Best practices in site search-
- Position of the search bar– Don’t make your site visitors search for the search bar. The search bar should be present in an easy to find a place where users can access it easily.
- Placeholder text- Many search boxes’ don’t utilize the placeholder space or leave it empty. Make sure that this place gives an idea of what people can search for in your website.
- Recent searches- Personalizing the search bar helps in reminding the customers what they searched for the last time they visited your website. This can help in increased sales and engagement.
- Typeahead- Completing search queries when your website users type a few letters in your search box is a very common search feature. If you are missing on this feature, make sure you implement it ASAP.
- Images in search- In the search autocomplete box, make sure that there is an image that is related to the article or product coming up in search results. This helps the user in faster and more relevant content discovery.
- Spell correct- You can’t expect all your website users to know the correct spelling of products. Enable spell correct and see improvement in customer product engagement.

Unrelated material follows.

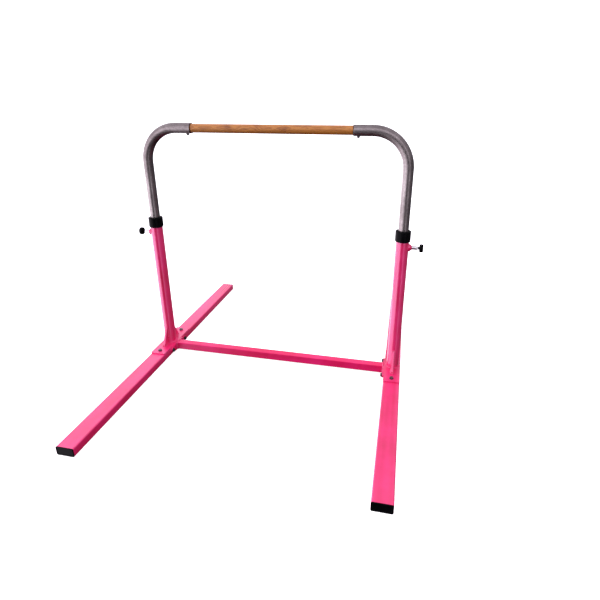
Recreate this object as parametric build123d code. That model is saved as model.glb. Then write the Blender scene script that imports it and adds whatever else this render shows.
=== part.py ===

- No results page- Have a good design for your no results pages. Make sure you show some alternative content or products instead of showing an empty page.
- Search results page- Make sure the design of your search results page is aligned to your business needs. An e-commerce website will have a different layout as compared to a news website.
- Mobile UI- Make sure you focus on your mobile UI search design. The autocomplete, search icon, suggestions and search results pages will have to be designed in order to fit nicely into the multiple mobile device screens.
- Enable site search tracking- Site search tracking helps in analyzing search queries that users are typing in your website search engine. You can also install heat maps tracking software to understand user interaction with your search engine.